StartupAUS wants three key steps taken to resolve the ESS situation. It believes the Government should: Impose the tax upon and at the time of sale of the employee shares – ie. during or after a liquidity event; Define ‘startup’ clearly and broadly with appropriate metrics to achieve certainty of the ESS, and with sufficient flexibility to be beneficial to the appropriately eligible startups; and deploy clear, simply drafted and standardised Employee Share Option Programs and Employee Share Schemes, and a reporting system for startups.

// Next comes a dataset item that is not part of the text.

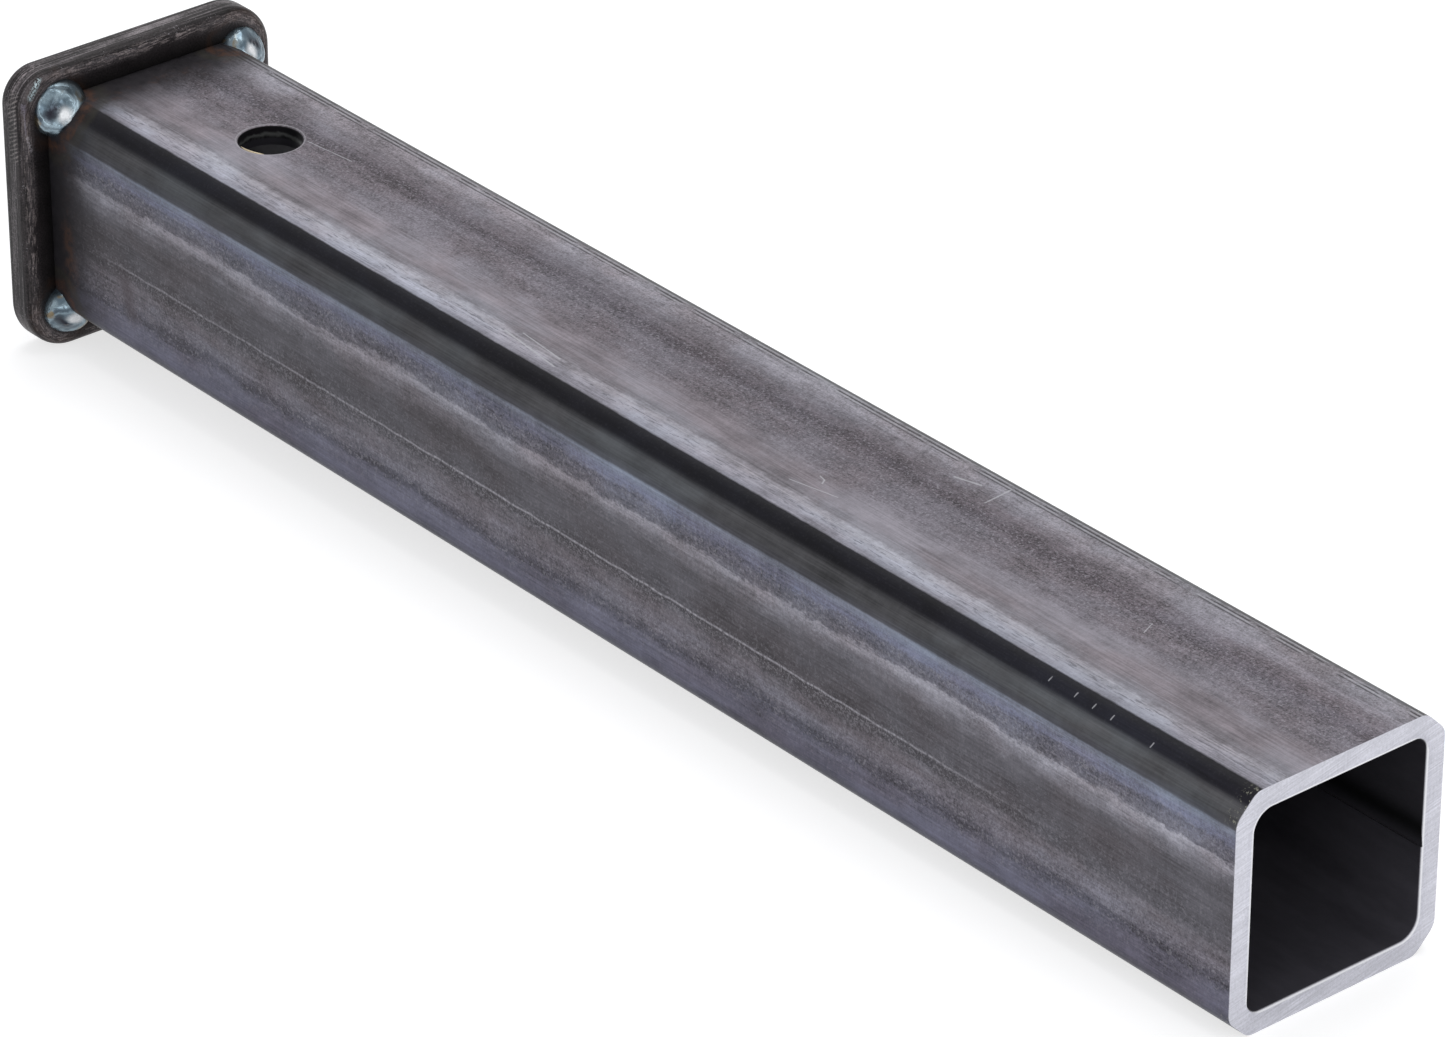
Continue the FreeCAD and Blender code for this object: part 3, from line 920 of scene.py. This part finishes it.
@dataclass(frozen=True)
class ForgeScale(Finish):
    """Dark scale of the forged collar, drawn into lines and rubbed lighter at its edges.

    Lengths are in millimetres. A spray of light flecks has its stroke, its colour and how
    much of the grain it skips.
    """

    name: str = "forge_scale"
    half: float = 40.3
    corner: float = 13.0
    deep: Colour = (0.062, 0.056, 0.058)
    dark: Colour = (0.160, 0.145, 0.150)
    side: Colour = (0.205, 0.190, 0.195)
    front: Colour = (0.27, 0.25, 0.26)
    rubbed: Colour = (0.53, 0.505, 0.515)
    worn_edge: Colour = (0.60, 0.56, 0.555)
    fleck: Colour = (0.66, 0.62, 0.63)
    tick: Colour = (0.55, 0.525, 0.52)
    speck: Colour = (0.62, 0.61, 0.63)
    rust: Colour = (0.25, 0.17, 0.12)
    sprays: Tuple[Tuple[Stroke, Colour, float], ...] = (
        (((9.5, -36.6, 34.6), (0.0, 2.9, 4.2), 1.3), (0.82, 0.90, 0.92), 0.42),
        (((9.3, -38.8, 33.0), (0.0, 0.1, -1.6), 1.2), (0.46, 0.44, 0.49), 0.40),
        (((9.3, -38.8, 31.5), (0.0, 0.3, -7.0), 0.35), (0.56, 0.54, 0.58), 0.36),
        (((9.4, -38.3, 23.6), (0.0, 1.0, -3.8), 0.8), (0.70, 0.68, 0.70), 0.46),
    )

    def edges(self, coat: Coat, distance: Field, outer: Field) -> Field:
        """Paint the drawn lines, and the rubbed and worn metal on the edges.

        Args:
            coat: The material being painted.
            distance: Distance outside the collar's outline.
            outer: The share of the outer side.

        Returns:
            The drawn lines.
        """
        x, y, z = coat.xyz
        round_it = y - z
        flat = coat.joined(round_it, x, 0.0)
        lines = flat.pattern(Effect.STREAKS, Along=24.0, Across=0.55, Seed=4.0)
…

Peter Bradd, board member, StartupAUS and entrepreneur-in-residence, Fusion Labs commented: “Australia has a fast developing startup ecosystem with some fantastic people and companies, and increasing interest and levels of support. But founders here are not on an equal footing with many other developed economies, and face a both market failures in the regulatory environment and a shortage of angel and venture capital.

“Budget 2014 has left us with more questions than answers. Focusing on savings is just one side of the coin, we also have to look at how Australia can increase its revenue. PWC has said that the startups can contribute as much as $109Bn and 540,000 to our economy by 2033 and it would be a shame if we miss this opportunity. We need more companies that have global aspirations, and if our leaders don’t bring Australia in line with the rest of the world when it comes to fostering tech startups, we will continue to see many of our most successful startups have no choice but to move overseas.”

Late in January, the new Coalition Federal Government stated that it was “committed” to addressing the ongoing concerns Australian startups have with tax arrangements for employee share schemes, re-opening consultation on the matter for two weeks. However, no action on the issue has yet been taken.